Lead Economist, Development Research Group, World Bank

Thomas de Hoop
May 26, 2011

I also do not think there is a substitution away from the evaluation of projects that are difficult to randomize. However, there might be a problem when policy makers would start substituting away from projects that are difficult to randomize in favour of simple projects, just because randomized evaluations have shown that these projects are relatively successful. This would be no problem when complicated projects are never successful, but I do not believe that anybody would agree on this point.

However, with the increased focus on rigorous impact evaluation, development agencies might actually be incentivized to switch to simple projects, because they are at least able to show the effect of these programs.
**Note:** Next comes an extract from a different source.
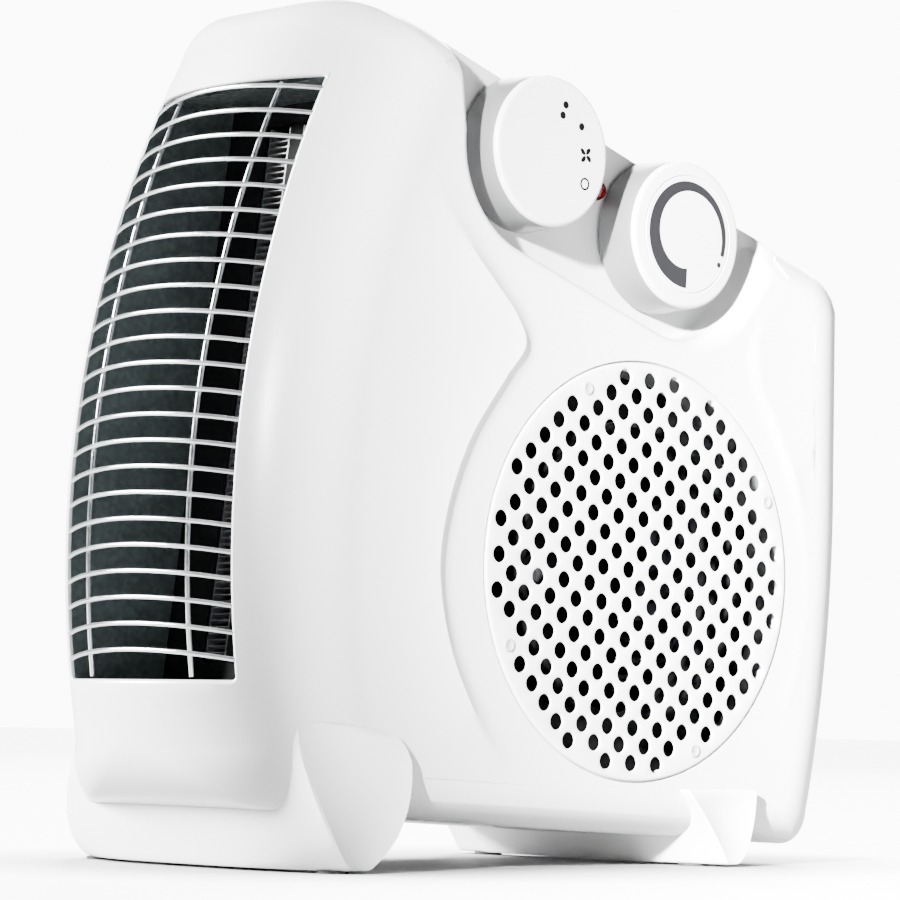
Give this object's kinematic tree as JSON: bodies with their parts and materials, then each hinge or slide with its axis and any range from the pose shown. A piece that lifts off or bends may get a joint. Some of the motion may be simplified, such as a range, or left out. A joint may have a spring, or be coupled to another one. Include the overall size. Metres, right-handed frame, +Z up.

When learning would be the main purpose of randomized evaluations this would be no problem, but policy makers might be more interested in accountability. This does not have to be bad, but it could result in perverse incentives. I think this is what Dutch NGOs are currently most afraid of.

Finally I would like to congratulate you with a wonderful start of a new blog. These discussions are great to follow, especially now that I am writing my chapter about learning from impact evaluations for my PhD thesis. I just hope you will not surprise me with a completely new argument after I hand in my thesis ;)

Martin Ravallion
May 26, 2011

David asks “who cares about portfolios anyway?” Be sure of one thing: poor people in developing countries care about portfolio impacts big time, because it is the impact of the portfolio of government spending and policies that determines their prospects of getting out of poverty.

I argued in my blog yesterday that if an exclusive focus on the impacts of selected individual projects (conditional on other projects, and the environment more generally) does not in fact add up to the impact of the relevant portfolio--either because of interaction effects or sample selection bias in what gets evaluated--then we will not know “development impact.”

I understand David’s perspective, as an individual researcher doing specific project evaluations. And I am not saying that such evaluations are a waste of time. Certainly not. But I contend that we must also take the portfolio perspective if we are to really learn about development impact. That is what the Aid Ministry in a donor country will want to know; if it cannot convince the country’s taxpayers that the aid budget has had development impact than they will not support more aid. The portfolio impact is also what the World Bank wants to know. If, for example, the Bank cannot credibly assess the overall impact of its IDA portfolio of concessional loans to one or more countries then it will naturally (and rightly) have a hard time raising money from IDA donors in the next round.

I do not contend that the problem of assessing the impact of the portfolio is ALL we care about. Rather I am saying it is important, and it is neglected now. At the same time, I also contend that other analytic tools will be needed for the task, in addition to standard impact evaluation methods. And there is development research to be done in coming up with those tools.

A re-balancing of our efforts is needed if we are to credibly assess development impact.

Ranil Dissanayake
May 27, 2011

One point about portfolio evaluation that you miss is that it allows us to look at the *balance* of our portfolios. We could do twelve excellent projects in one dimension of development work, but they may have a negligible impact on the overall experience of poor people because they are so focused on X that they miss the fact that Y became the constraining factor after 6 valueable projects in Y were initiated.

Secondly, it would actually be a great thing if all development agencies, including the World Bank did periodically ask, 'should we exist'. I've worked in development on the recipient country side for several years and believe that a number of development agencies should not exist. There are far too many, and many of them are simply taking money away from good organisations and using it less well.